Procedure.i IsWildcardMatch(text.s, pattern.s)
Protected *text.Character
Protected *pattern.Character
Protected *match.Character
Protected *current.Character
*text = @text
*pattern = @pattern
While *text\c <> #Null
Select *pattern\c
Case '\'
*pattern + SizeOf(Character)
Select *pattern\c
Case '*', '?', '#', '\'
If *pattern\c <> *text\c
ProcedureReturn #False
Else
*pattern + SizeOf(Character)
*text + SizeOf(Character)
EndIf
Default
ProcedureReturn -1
EndSelect
Case '*'
*pattern + SizeOf(Character)
If *pattern\c = #Null
ProcedureReturn #True
EndIf
*match = *pattern
*current = *text + SizeOf(Character)
Case '#'
If *text\c < '0' Or *text\c > '9'
ProcedureReturn #False
Else
*text + SizeOf(Character)
*pattern + SizeOf(Character)
EndIf
Case '?', *text\c
*text + SizeOf(Character)
*pattern + SizeOf(Character)
Default
If *current = #Null
ProcedureReturn #False
Else
*pattern = *match
*text = *current
*current + SizeOf(Character)
EndIf
EndSelect
Wend
While *pattern\c = '*'
*pattern + SizeOf(Character)
Wend
If *pattern\c = #Null
ProcedureReturn #True
EndIf
ProcedureReturn #False
EndProcedure
Debug IsWildcardMatch("343", "###")
Debug IsWildcardMatch("Match this Text!", "Match th?? Text!")
Debug IsWildcardMatch("Match that Text!", "Match th?? Text!")
Debug IsWildcardMatch("ERROR: 404", "ERROR: ###")
Debug IsWildcardMatch("Star: * ABC3", "Star: \* ABC#")
Debug IsWildcardMatch("BBB DDD", "B*")
Debug "----------------------------------------------------------------------"
Debug IsWildcardMatch("No Match!", "No Match\?")

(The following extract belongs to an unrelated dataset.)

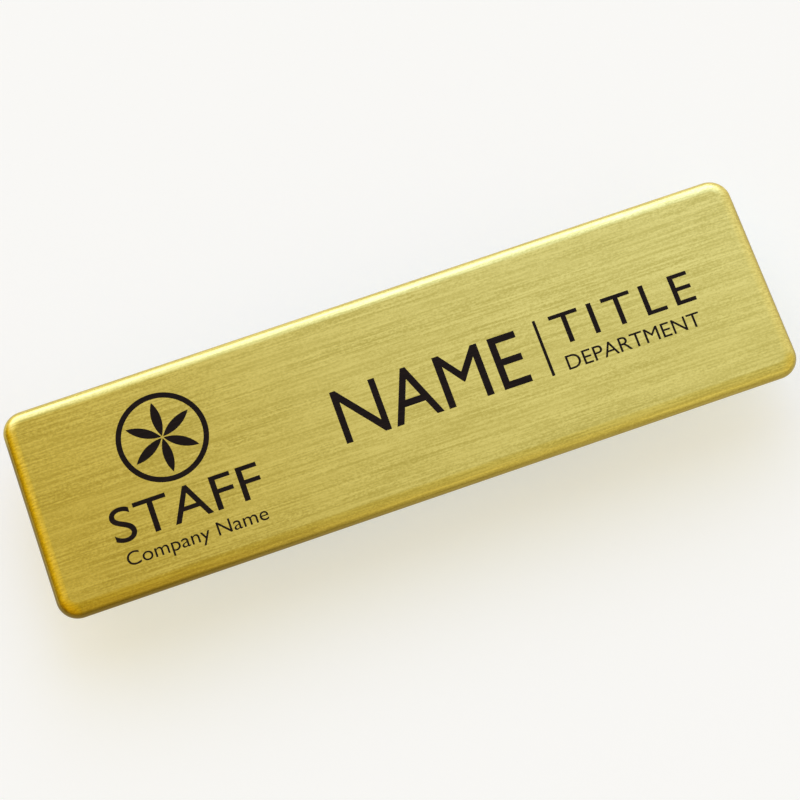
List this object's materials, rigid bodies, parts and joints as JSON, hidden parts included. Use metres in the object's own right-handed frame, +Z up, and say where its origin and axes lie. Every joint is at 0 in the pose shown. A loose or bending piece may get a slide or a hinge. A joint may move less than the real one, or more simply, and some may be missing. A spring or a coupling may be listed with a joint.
{
  "type": "name badge",
  "caption": "Flat brushed-metal name badge: a long plate with small round corners and rounded front edges, and a fixed bar pin with an open catch on its back.",
  "frame": {"origin": "on the surface that the badge lies on, under the middle of the plate", "axes": "+X along the plate's long side, towards the open catch of the pin; +Z up, out of the printed front; +Y towards the upper edge of the badge as it is worn"},
  "size_m": [0.07, 0.02, 0.0063],
  "materials": {
    "brushed_gold": "fine brushed lines along the plate, clear lacquer",
    "pin_steel": "nickel-plated, satin",
    "black_print": "flat printed ink, satin"
  },
  "bodies": {
    "root": {"plate": "brushed_gold", "bar_pin": "pin_steel"}
  },
  "joints": []
}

Debug IsWildcardMatch("AAABBBCCC", "AAA???DDD")
Debug IsWildcardMatch("BBB DDD", "#")
Re: Wildcard Pattern Matching
Posted: Thu Aug 23, 2012 11:26 pm
by IdeasVacuum
Now that is nice Shield, thanks for sharing it.
I really struggle to get my head around regex.
Re: Wildcard Pattern Matching
Posted: Thu Aug 23, 2012 11:53 pm
by luis
Very nice and very easy to modify/extend (I added '@' to match alpha chars), good job!
Thanks!
Re: Wildcard Pattern Matching
Posted: Thu Aug 23, 2012 11:55 pm
by idle
nice tip.
Re: Wildcard Pattern Matching
Posted: Fri Aug 24, 2012 12:16 am
by STARGÅTE
here are two bugs
Code: Select all
Debug IsWildcardMatch("Image_001.jpg", "*###.jpg")
Debug IsWildcardMatch("Example\File.txt", "*\*.txt")
I think you have to create a list for *match and *current, because once "back" is not always enough.
I had already written this too, I know that problem ^^
Re: Wildcard Pattern Matching
Posted: Fri Aug 24, 2012 1:06 am
by Shield
Interesting find.
However I don't have the time to fix that at the moment,
maybe somebody else wants to take a look into solving that problem.

Re: Wildcard Pattern Matching
Posted: Fri Aug 24, 2012 3:27 pm
by jassing
W/o doing a ton of testing; this looks to do what you want:
Code: Select all
; Checks if the text matches the specified pattern.
; Supported Wildcards:
; -> * Match everything.
; -> ? Match exactly one character.
; -> # Match a digit.
; -> \ Used to escape '*', '?', '#' and '\'.
; Returns '1' if the text matches the pattern, '0' if not.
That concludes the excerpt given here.